Before he finally left office after three terms and more than 10 years at the post, former Mayor Michael Bloomberg helped see to it that 911 phone operators took over duties previously left to Fire Alarm Dispatchers.
That move was a mistake, according to Uniformed Firefighters Association [UFA] President Steve Cassidy, one that has resulted in unnecessary time being wasted before vital information can be relayed to first responders.
“Here we are, two years into the new administration, and I think the first thing they need to do is go back to the old system,” Cassidy told LaborPress this week.
The last decade has been the busiest in the FDNY’s storied 150-year history. Last year alone, the Department responded to 581,981 calls for help — a 12-percent surge over the year prior.
“Those are startling numbers,” Cassidy said. “They are straining the Department’s ability to get to you when you need our assistance in a timely manner. And there needs to be a discussion about how we deal with that going forward.”
This week, the UFA released a new report finding the City of New York is dramatically underreporting average firefighter response times throughout the five boroughs. In some cases, by as much as an uncanny 92-percent.
Public Advocate Letitia James issued a statement in response to the report calling it “deeply troubling” and a “real danger to all New Yorkers.”

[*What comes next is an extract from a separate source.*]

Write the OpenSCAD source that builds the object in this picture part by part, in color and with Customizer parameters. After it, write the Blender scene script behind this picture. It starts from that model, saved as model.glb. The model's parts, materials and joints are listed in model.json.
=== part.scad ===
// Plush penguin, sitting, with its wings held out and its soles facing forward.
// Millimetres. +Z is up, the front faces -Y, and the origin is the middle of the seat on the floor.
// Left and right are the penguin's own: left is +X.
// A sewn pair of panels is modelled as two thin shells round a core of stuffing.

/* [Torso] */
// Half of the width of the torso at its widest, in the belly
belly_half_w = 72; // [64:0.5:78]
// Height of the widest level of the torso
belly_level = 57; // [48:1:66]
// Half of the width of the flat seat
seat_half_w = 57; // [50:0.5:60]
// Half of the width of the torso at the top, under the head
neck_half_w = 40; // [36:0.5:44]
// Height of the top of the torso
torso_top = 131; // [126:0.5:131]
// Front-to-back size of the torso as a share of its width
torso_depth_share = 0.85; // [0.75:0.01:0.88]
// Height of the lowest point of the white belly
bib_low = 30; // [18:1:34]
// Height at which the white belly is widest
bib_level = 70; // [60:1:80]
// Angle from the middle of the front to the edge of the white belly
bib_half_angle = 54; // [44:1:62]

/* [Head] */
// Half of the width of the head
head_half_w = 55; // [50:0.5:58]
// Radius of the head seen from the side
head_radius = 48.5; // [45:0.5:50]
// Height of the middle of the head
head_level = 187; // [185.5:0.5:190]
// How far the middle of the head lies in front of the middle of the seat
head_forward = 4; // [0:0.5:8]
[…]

“Our city not only deserves quick response times, but must be able to trust that our government is disseminating truthful information. Such large discrepancies between reported response times and factual response times can truly be a matter of life and death.”
A spokesperson for the FDNY, meanwhile, issued a statement stating there is “nothing misleading about the city’s transparent and detailed reporting on response times for emergencies, broken down by seven different categories to account for each component in what is known as ‘end-to-end’ response time.”

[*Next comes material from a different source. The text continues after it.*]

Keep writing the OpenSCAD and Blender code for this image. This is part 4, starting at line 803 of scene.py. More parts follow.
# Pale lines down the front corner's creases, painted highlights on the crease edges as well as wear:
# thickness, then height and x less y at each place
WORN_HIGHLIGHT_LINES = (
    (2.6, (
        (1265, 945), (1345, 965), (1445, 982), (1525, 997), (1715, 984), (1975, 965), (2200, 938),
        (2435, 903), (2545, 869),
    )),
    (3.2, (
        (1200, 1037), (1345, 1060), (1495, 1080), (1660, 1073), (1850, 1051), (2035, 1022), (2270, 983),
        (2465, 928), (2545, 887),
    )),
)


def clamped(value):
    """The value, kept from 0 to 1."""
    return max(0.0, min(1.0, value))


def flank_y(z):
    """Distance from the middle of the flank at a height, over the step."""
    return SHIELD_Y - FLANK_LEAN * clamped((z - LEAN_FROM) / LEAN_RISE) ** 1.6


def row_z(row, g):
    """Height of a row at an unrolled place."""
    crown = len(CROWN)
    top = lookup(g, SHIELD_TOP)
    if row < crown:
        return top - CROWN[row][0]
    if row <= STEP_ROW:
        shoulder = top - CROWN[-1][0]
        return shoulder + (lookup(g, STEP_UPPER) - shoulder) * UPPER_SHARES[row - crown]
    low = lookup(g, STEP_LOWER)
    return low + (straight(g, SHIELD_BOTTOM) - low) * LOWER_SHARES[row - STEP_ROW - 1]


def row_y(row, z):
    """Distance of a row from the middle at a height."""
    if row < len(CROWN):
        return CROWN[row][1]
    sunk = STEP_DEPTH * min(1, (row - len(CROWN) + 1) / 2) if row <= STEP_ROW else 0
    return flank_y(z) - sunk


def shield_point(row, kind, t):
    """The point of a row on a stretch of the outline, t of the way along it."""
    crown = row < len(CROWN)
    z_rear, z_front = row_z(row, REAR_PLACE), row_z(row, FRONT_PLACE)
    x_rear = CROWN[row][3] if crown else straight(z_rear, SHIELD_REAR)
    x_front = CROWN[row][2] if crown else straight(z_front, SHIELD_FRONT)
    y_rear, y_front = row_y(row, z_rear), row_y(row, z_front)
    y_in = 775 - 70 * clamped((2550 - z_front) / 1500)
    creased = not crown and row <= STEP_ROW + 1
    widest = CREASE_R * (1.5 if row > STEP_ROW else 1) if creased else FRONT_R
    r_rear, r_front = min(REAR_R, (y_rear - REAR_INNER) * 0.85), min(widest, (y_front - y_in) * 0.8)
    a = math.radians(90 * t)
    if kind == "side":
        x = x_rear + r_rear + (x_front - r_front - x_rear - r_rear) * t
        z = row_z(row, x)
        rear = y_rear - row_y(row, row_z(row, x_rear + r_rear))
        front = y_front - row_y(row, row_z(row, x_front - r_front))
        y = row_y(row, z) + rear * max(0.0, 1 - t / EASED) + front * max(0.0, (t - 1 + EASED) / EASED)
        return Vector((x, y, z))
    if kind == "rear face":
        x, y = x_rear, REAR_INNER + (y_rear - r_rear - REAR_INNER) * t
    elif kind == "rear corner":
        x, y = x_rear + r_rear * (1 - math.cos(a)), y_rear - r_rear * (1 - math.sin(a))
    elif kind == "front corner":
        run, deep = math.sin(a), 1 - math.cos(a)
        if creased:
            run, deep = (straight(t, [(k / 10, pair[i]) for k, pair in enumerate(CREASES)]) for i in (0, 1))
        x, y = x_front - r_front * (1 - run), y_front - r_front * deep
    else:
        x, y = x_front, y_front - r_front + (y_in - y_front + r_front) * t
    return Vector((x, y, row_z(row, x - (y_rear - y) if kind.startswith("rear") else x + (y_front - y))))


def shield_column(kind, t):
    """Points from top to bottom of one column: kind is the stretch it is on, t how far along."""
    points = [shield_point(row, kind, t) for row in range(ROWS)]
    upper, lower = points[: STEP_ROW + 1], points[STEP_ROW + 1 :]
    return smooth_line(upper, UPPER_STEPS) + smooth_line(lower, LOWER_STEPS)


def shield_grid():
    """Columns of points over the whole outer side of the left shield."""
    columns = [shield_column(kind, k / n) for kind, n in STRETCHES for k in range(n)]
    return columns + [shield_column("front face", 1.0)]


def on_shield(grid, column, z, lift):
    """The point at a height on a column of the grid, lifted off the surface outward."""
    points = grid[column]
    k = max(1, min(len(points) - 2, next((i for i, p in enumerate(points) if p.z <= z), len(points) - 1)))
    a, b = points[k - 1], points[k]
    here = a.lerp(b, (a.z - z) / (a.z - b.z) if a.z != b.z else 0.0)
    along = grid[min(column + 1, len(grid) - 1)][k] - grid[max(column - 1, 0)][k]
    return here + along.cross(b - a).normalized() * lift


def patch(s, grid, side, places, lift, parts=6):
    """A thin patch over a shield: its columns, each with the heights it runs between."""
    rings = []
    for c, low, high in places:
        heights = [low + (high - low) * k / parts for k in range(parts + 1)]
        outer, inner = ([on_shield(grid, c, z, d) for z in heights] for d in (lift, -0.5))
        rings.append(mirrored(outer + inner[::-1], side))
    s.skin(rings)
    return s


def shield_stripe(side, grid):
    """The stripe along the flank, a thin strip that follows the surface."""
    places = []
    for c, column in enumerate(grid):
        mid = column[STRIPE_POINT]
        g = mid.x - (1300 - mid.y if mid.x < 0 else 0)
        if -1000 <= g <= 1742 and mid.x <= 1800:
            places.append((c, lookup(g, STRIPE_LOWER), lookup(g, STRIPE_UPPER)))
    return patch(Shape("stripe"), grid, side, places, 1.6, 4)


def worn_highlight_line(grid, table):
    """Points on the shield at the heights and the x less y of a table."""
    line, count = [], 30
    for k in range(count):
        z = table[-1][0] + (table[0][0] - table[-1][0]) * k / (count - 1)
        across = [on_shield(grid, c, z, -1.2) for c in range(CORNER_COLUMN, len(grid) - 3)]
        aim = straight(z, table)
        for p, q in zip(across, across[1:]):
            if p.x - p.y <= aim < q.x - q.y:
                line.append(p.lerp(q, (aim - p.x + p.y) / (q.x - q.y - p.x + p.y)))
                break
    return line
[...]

Be that as it may, Cassidy insists that response times can be significantly reduced by going back to the old system of dispatching 911 calls, and allocating more resources to first responders.
“Now that they’re counting end-to-end response time, we should have a discussion about how we resolve that,” the union president said. “And the first step is transfer the calls to the Fire Department quickly, and you will lower the total response times without making any changes.”
The average response time to structural fires in town is four minutes, 11 seconds, according to the city. But the UFA report finds the average response time to structual fires is actually five full minutes – just meeting the nationally accepted standard of five minutes or less.
“UFA Spokesperson Tom Butler called the Bloomberg-era decision to expand the role of 911 operators an attempt to “bust” the Uniformed Fire Alarm Dispatchers Benevolent Association.
“It’s as if they were trying to homogenize it, and put all of those dispatching positions within the Police Department, and take it out from under the umbrella of the Fire Department,” Butler said.
The UFA report further finds that structural fires are up 3.3 percent; non-structural fires are up by 16.5 percent, and medical emergencies are up 16.8 percent.